Some songs feature choreography that supports more than one player at once--up to four, depending on the song--and these group routines often have unique moves for each player, as well as interaction between multiple players. Regardless of the number of players you actually have, the choreography can be pretty ambitious. Though you can always choose to play on either easy or normal--which requires you to move either just from your waist up or your whole body--and each song comes with an intensity rating, you have to sift through the big list to find the easier stuff, and once you’re in a song, you’re not given great direction on the upcoming moves. That learning a full dance routine takes some repetition shouldn’t be too surprising, I suppose, but Just Dance 3 does a rotten job of easing you into it, providing minimal feedback if you’re doing it wrong. There seems to be very little crossover in dance moves from one routine to another, which makes each routine rather unique, but it also means that what you learn in one routine rarely caries over to the next, like you’re starting from scratch every time.

The real fundamental problem, though, is that the dance routines are just too complex for the Kinect to keep up. You might expect that this means the game has trouble registering your moves correctly, and that definitely does happen, but more often, it will just give you a pass, so long as you’ve got the basic idea. Actually, even “the basic idea” is being generous, as I managed to score decently on songs doing The Carlton the entire time, or just sitting on my couch, waving my arms around.

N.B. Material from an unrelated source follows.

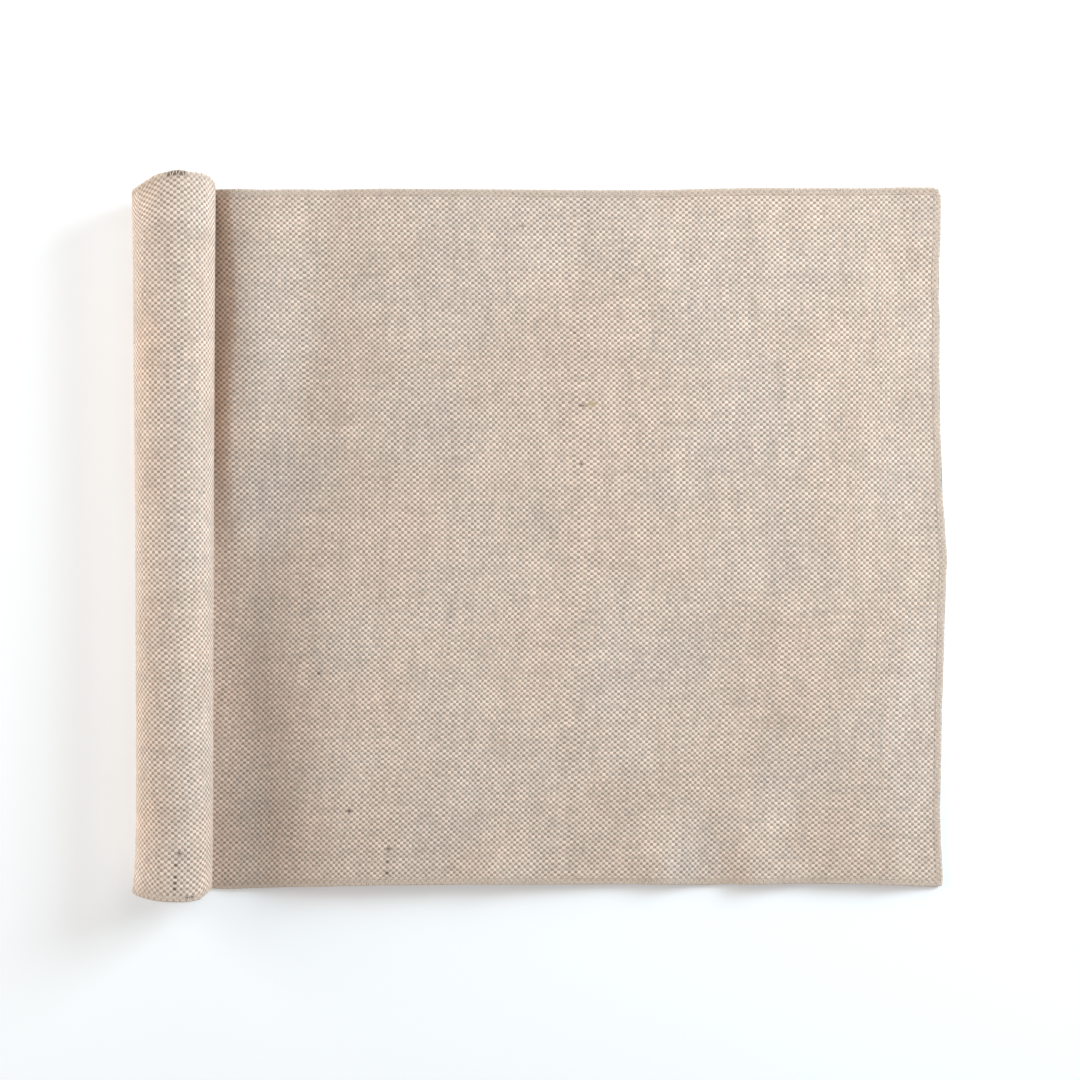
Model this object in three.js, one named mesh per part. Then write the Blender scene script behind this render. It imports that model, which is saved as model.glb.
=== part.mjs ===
// Table runner, partly unrolled. One woven cloth lies flat from its outer end and winds up into a
// roll at the other end. All four edges are overlocked, and each seam is sewn on its own.
//
// Millimetres, +Z up. +X runs along the runner from the roll to the outer end, +Y points to the
// rear edge. The origin is the middle of the underside of the whole object's box.

import * as THREE from 'three';

// The cloth as it was cut and hemmed.
const CLOTH_LENGTH = 1829;
const CLOTH_WIDTH = 355.6;
const CLOTH_THICKNESS = 0.54;

// How far it is rolled up.
const LAID_LENGTH = 387; // lies flat, from the roll's line of touch to the outer end
const CORE_RADIUS = 3; // open space along the middle of the roll
const TURN_CLEARANCE = 0.3; // between one turn and the next
const FACETS_PER_TURN = 16;

// The overlocked edges.
const OVERLOCK_WIDTH = 4.6; // margin of cloth that the looper threads wrap
const NEEDLE_THREAD_WIDTH = 0.5;
const SEAM_CLEARANCE = 0.3; // between the pieces of a seam

// Sizes that follow from those above.
const SEAM_WIDTH = OVERLOCK_WIDTH + NEEDLE_THREAD_WIDTH + 2 * SEAM_CLEARANCE;
const TURN_PITCH = CLOTH_THICKNESS + TURN_CLEARANCE;
const FACET_ANGLE = (2 * Math.PI) / FACETS_PER_TURN;
const ROUNDING = 1e-6; // in facets, so that a strip that ends on a corner has one point there
const ROLLED_LENGTH = CLOTH_LENGTH - LAID_LENGTH;
const INNER_MIDLINE_RADIUS = CORE_RADIUS + CLOTH_THICKNESS / 2;
const OUTER_MIDLINE_RADIUS = Math.sqrt(INNER_MIDLINE_RADIUS ** 2 + (TURN_PITCH * ROLLED_LENGTH) / Math.PI);
const ROLL_RADIUS = OUTER_MIDLINE_RADIUS + CLOTH_THICKNESS / 2;
const OVERALL_LENGTH = ROLL_RADIUS + LAID_LENGTH;
const ROLL_AXIS_X = ROLL_RADIUS - OVERALL_LENGTH / 2;
const OUTER_END_X = OVERALL_LENGTH / 2;

const CLOTH_COLOUR = 0xd0bfae;
const LOOPER_COLOUR = 0xdccdbb;
const NEEDLE_COLOUR = 0xb8a48f;

// The pieces of every seam, from the cloth's edge inwards.
const SEAM_PIECES = [
  { suffix: 'overlock', colour: LOOPER_COLOUR, inset: 0, width: OVERLOCK_WIDTH },
  {
    suffix: 'needle_thread', colour: NEEDLE_COLOUR,
    inset: OVERLOCK_WIDTH + SEAM_CLEARANCE, width: NEEDLE_THREAD_WIDTH,
  },
];

// The turn angle, from the line of touch, that a length of rolled cloth reaches. The cloth leaves
// the flat part at the bottom of the roll, climbs its far side and closes in by one pitch a turn.
function turnAngle(rolled) {
  const radius = Math.sqrt(OUTER_MIDLINE_RADIUS ** 2 - (TURN_PITCH * rolled) / Math.PI);
  return (2 * Math.PI * (OUTER_MIDLINE_RADIUS - radius)) / TURN_PITCH;
}

function rolledLength(angle) {
  return OUTER_MIDLINE_RADIUS * angle - (TURN_PITCH * angle ** 2) / (4 * Math.PI);
}

// A point of the roll in side view, X and Z. The turn angle is a whole number of facets. offset is 0
// on the cloth's outward face, which lies on the table, and CLOTH_THICKNESS on its inward face.
function facetCorner(facets, offset) {
  const angle = facets * FACET_ANGLE;
  const radius = ROLL_RADIUS - (TURN_PITCH * angle) / (2 * Math.PI) - offset;
  return new THREE.Vector2(ROLL_AXIS_X - radius * Math.sin(angle), ROLL_RADIUS - radius * Math.cos(angle));
}

// The point of the cloth at a distance along it from the outer end, on the flat part or on a facet.
function clothPoint(distance, offset) {
  if (distance <= LAID_LENGTH) {
    return new THREE.Vector2(OUTER_END_X - distance, offset);
  }
  const facets = turnAngle(distance - LAID_LENGTH) / FACET_ANGLE;
  const corner = Math.floor(facets);
  return facetCorner(corner, offset).lerp(facetCorner(corner + 1, offset), facets - corner);
}

// Distances along the cloth at which a strip from start to end bends or stops: its own ends, the
// line of touch, and the corners, which are at the same angles in every turn, so that turns stay
// parallel.
function facetDistances(start, end) {
  const distances = [start];
  if (start < LAID_LENGTH && end > LAID_LENGTH) {
    distances.push(LAID_LENGTH);
  }
  const rolledStart = Math.max(start - LAID_LENGTH, 0);
  const rolledEnd = end - LAID_LENGTH;
  if (rolledEnd > 0) {
    const first = Math.floor(turnAngle(rolledStart) / FACET_ANGLE + ROUNDING) + 1;
    const last = Math.ceil(turnAngle(rolledEnd) / FACET_ANGLE - ROUNDING) - 1;
    for (let corner = first; corner <= last; corner += 1) {
      distances.push(LAID_LENGTH + rolledLength(corner * FACET_ANGLE));
    }
  }
  distances.push(end);
  return distances;
}

// A strip of the cloth's thickness that follows it from start to end and spans lowY to highY.
function clothStrip(name, colour, start, end, lowY, highY) {
  const distances = facetDistances(start, end);
  const outward = distances.map((distance) => clothPoint(distance, 0));
  const inward = distances.map((distance) => clothPoint(distance, CLOTH_THICKNESS));
  const section = new THREE.Shape([...outward, ...inward.reverse()]);
  const geometry = new THREE.ExtrudeGeometry(section, { depth: highY - lowY, bevelEnabled: false });
  geometry.rotateX(Math.PI / 2);
  const material = new THREE.MeshStandardMaterial({ color: colour, roughness: 0.95, metalness: 0 });
  const mesh = new THREE.Mesh(geometry, material);
  mesh.name = name;
  mesh.position.y = highY;
  return mesh;
}

// The whole woven field inside the four seams, in one piece from the outer end to the core.
function wovenPanel() {
  const halfWidth = CLOTH_WIDTH / 2 - SEAM_WIDTH;
  return clothStrip(
    'woven_panel', CLOTH_COLOUR, SEAM_WIDTH, CLOTH_LENGTH - SEAM_WIDTH, -halfWidth, halfWidth);
}

// A seam along one long edge. side is 1 at the rear and -1 at the front. It stops at the end seams.
function longEdgeSeam(edge, side) {
  return SEAM_PIECES.map(({ suffix, colour, inset, width }) => {
    const outer = side * (CLOTH_WIDTH / 2 - inset);
    const inner = side * (CLOTH_WIDTH / 2 - inset - width);
    return clothStrip(
      `${edge}_${suffix}`, colour, SEAM_WIDTH, CLOTH_LENGTH - SEAM_WIDTH,
      Math.min(outer, inner), Math.max(outer, inner));
  });
}

// A seam across one end, over the whole width. edgeDistance is where that end is along the cloth,
// and inwards is 1 where the cloth continues to larger distances and -1 at the core.
function endSeam(end, edgeDistance, inwards) {
  return SEAM_PIECES.map(({ suffix, colour, inset, width }) => {
    const near = edgeDistance + inwards * inset;
    const far = edgeDistance + inwards * (inset + width);
    return clothStrip(
      `${end}_${suffix}`, colour, Math.min(near, far), Math.max(near, far),
      -CLOTH_WIDTH / 2, CLOTH_WIDTH / 2);
  });
}

const tableRunner = new THREE.Group();
tableRunner.add(wovenPanel());
tableRunner.add(...longEdgeSeam('rear_edge', 1));
tableRunner.add(...longEdgeSeam('front_edge', -1));
tableRunner.add(...endSeam('outer_end', 0, 1));
tableRunner.add(...endSeam('inner_end', CLOTH_LENGTH, -1));

export default tableRunner;
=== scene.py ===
import math

import bpy
import numpy as np
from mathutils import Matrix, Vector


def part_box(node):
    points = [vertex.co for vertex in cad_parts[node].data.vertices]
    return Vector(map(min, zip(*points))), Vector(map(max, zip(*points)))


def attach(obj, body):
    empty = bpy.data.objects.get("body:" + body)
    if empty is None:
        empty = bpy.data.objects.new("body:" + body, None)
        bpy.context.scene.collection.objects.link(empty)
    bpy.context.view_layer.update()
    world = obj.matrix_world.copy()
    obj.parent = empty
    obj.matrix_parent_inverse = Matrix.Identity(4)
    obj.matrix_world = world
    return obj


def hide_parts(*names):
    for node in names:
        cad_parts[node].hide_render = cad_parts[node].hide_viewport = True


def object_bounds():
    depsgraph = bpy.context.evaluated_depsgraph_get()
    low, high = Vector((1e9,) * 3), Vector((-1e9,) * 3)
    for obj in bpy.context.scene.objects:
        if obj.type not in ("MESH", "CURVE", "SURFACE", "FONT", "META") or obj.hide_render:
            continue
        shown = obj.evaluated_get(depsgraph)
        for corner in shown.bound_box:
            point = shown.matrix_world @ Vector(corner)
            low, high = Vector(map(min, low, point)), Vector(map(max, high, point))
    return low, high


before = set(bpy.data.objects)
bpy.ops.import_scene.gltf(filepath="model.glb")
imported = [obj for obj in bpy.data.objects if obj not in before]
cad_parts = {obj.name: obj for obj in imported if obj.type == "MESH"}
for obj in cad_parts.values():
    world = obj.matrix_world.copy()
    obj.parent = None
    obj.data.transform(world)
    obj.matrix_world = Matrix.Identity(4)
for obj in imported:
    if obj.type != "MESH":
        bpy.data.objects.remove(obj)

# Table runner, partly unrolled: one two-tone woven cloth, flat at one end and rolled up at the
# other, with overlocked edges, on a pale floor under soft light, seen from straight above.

MM = 0.001
SEED = 11

# ---------------------------------------------------------------- sizes

cad_low, cad_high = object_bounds()
margin_low, margin_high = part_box("rear_edge_overlock")

CLOTH_LENGTH = 1829 * MM
LAID_LENGTH = 387 * MM  # flat, from the roll's line of touch to the outer end
CORE_RADIUS = 3.0 * MM
WIDTH = cad_high.y - cad_low.y
COVERED_SHARE = 0.68  # of the margin that the CAD keeps for the looper threads
OVERLOCK = COVERED_SHARE * (margin_high.y - margin_low.y)
OUTER_X = cad_high.x
AXIS_X = OUTER_X - LAID_LENGTH
ROLLED_LENGTH = CLOTH_LENGTH - LAID_LENGTH
TURN_PITCH = 0.84 * MM  # the cloth's real thickness, threads and relief included
MID_HEIGHT = TURN_PITCH / 2
INNER_MID = CORE_RADIUS + MID_HEIGHT
MEAN_RADIUS = math.sqrt(INNER_MID**2 + TURN_PITCH * ROLLED_LENGTH / math.pi) + MID_HEIGHT

# The weave.
WARP_PITCH = 1.39 * MM  # cream yarns, which run along the runner
WEFT_PITCH = 1.535 * MM  # taupe yarns, which run across it
WARPS = round(WIDTH / WARP_PITCH)
WEFTS = round(CLOTH_LENGTH / WEFT_PITCH)
RELIEF = 0.15 * MM  # a cream crown over the cloth's mean face
HALF_FIELD = 0.31 * MM
HALF_MARGIN_FLAT = 0.24 * MM  # cloth under the looper threads
HALF_MARGIN_ROLLED = 0.19 * MM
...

It’s far too lenient, stripping what little motivation you might have to learn the actual routine. It’s even apparent from the game’s twitchy menus that the developer was still wrestling with how to get the most out of the Kinect when it shipped Just Dance 3.

With better motion detection, recording your own routines would've been a game-changer.
With better motion detection, recording your own routines would've been a game-changer.

That's kind of a shame, because outside of the fundamentals, there are some promising ideas in the game’s Just Create section. You can record your own routines, which the game actually does a pretty good job of compositing and rendering to look like the in-game dancers, then upload them for others to dance along with. You can also record yourself dancing one of the game’s predefined routines, which, upon playback, the game will then superimpose on the regular dancer, with the notion of providing you with some insight into how you can improve your routine, though I didn’t find this mode particularly useful.

The Just Dance series feels like it’s headed in the right direction with Just Dance 3, but it still has a long way to go. If you were satisfied with the Just Dance experience on the Wii, and you find the soundtrack to Just Dance 3 appealing, you probably won’t be disappointed. But you should know that you can do better.